I do like your flow chart, and for the most part I agree with it.
I will hold, however, that there is a limit to the cargo capacity of any amount of money vs. the skill set that is used to leverage it. You can leverage a small amount of money to return greater returns, but only to a point.
From where I sit, and I mean geographically, in my local economy, with my experience in my local economy, the numbers that are forwarded here won't make it. I am not referring to my perspective as that of a rampant consumer who needs to be shown the error of her ways, or who needs to be shown the light. I am speaking from the perspective of how far one might stretch a $200/month, or a $1000/year "kid budget."

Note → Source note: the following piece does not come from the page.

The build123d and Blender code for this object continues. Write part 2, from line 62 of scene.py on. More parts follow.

I am thinking of the cargo carrying capacity of any given amount of cash vs. the leverage one can apply via skill sets with the visual of a literal fulcrum. One can think of cash vs. skill sets in this way, and move the fulcrum across the length of the load bearing member to roughly correspond to skill sets. Greater skill sets equals more leverage- to a point. Past a certain point, the fulcrum stops working. Rough analogy but it works, sort of.
There is a threshold below which a person of even high intelligence and boundless energy cannot leverage his way out of needing the money- otherwise many of us would live in a cashless world.

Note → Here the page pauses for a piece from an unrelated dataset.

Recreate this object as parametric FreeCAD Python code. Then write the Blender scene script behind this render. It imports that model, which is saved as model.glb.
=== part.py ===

This threshold amount can vary widely with regional economies, etc. Economies are local and economies are relative.
I find myself rather resistant to attempts to find the very lowest denominator at which the system will continue to function as applied to infants and children. Apply it to yourself as a fully enfranchised adult with means and a vote. Exact your savings there. If the margins become too tight, you have no one but yourself to convince, and you've deprived (for lack of a better word, sorry, it's more emotionally loaded than I intend it) no one but yourself in the process of finding the threshold. Spare a bit more margin in your budget for the kid. Don't assume that because the kid is half your size, he requires half of the resources you consume. That is an inviting ratio but in my opinion, it's flawed. Correlating size or even age to need and consumption is tempting but erroneous.
Don't assume that a child doesn't need "it," whatever "it" is, if he isn't asking for it or actively demanding it. You are your child's advocate. If all of your energies and focus and loyalty are tied up in your monthly budget, it's going to be difficult to abandon that loyalty and advocate for your child. Your child needs your advocacy, however, in addition to and often in spite of your loyalty to a budget. And your child will often not advocate for himself in this area, even if it is something he very much needs.

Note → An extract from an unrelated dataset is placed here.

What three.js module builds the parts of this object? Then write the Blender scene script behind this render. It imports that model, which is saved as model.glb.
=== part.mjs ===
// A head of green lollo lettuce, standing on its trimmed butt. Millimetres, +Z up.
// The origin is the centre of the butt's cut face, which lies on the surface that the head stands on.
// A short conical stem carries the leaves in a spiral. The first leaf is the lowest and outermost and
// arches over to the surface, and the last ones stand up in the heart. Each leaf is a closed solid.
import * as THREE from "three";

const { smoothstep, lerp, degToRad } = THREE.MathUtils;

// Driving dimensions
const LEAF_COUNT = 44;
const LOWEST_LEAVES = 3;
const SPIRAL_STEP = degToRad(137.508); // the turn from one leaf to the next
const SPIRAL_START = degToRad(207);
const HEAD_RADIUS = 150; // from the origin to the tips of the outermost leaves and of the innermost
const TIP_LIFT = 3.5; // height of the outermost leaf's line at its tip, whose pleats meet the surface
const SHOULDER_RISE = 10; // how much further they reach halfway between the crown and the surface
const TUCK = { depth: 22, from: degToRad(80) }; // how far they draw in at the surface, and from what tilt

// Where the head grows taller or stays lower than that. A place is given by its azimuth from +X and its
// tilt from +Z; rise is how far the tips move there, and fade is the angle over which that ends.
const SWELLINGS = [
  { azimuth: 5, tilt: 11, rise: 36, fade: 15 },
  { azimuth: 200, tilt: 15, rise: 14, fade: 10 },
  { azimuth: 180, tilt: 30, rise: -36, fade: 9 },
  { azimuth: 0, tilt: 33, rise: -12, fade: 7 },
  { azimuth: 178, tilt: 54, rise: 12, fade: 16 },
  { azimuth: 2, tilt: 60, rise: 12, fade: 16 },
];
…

I've not known very many 11 year olds who advocate for their own math tutoring.
And it is a very good point: the amount of cargo carrying capacity for any budget amount is related to how much infrastructure is in place prior to the budget amount being allocated. Certainly $200/month per child, $1000/year per child goes much further if it does not have to accommodate housing, etc.
We've already taken dental, medical, vision care off of the table.
My concern is that people with less infrastructure in place will honestly think that $200/month per child is a figure that will cover all needs- and in many localities, and in many situations, it won't. Maybe I'm being far too literal here- but it seems to me that someone was batting around the $200/month number literally and asking if it would be enough.
I suppose it's a little late to add the caveat of "It depends."
Now I'm curious about why some wooden structures stand for centuries and some do not. In parts of my world there are many abandoned, collapsing barns and houses. Countless. They are part of the rustic beauty (but I do often find myself wondering why no one ever clears them out, and how much it would cost to haul them away, and what liabilities may be associated with leaving them stand in decay.) I have always assumed that at least part of the rot and collapse has to do with wood boring insects.
Termites are so endemic here that we build either with treated wood and/or we treat the entire structure prophylactically. Unless you are going to treat your swing set for termites you'd probably best use treated lumber.
I suspect that many of the "historical" buildings we see are reconstructed in significant ways, and/or they have been treated for termites.
I must investigate this because otherwise I will never have it settled in my mind!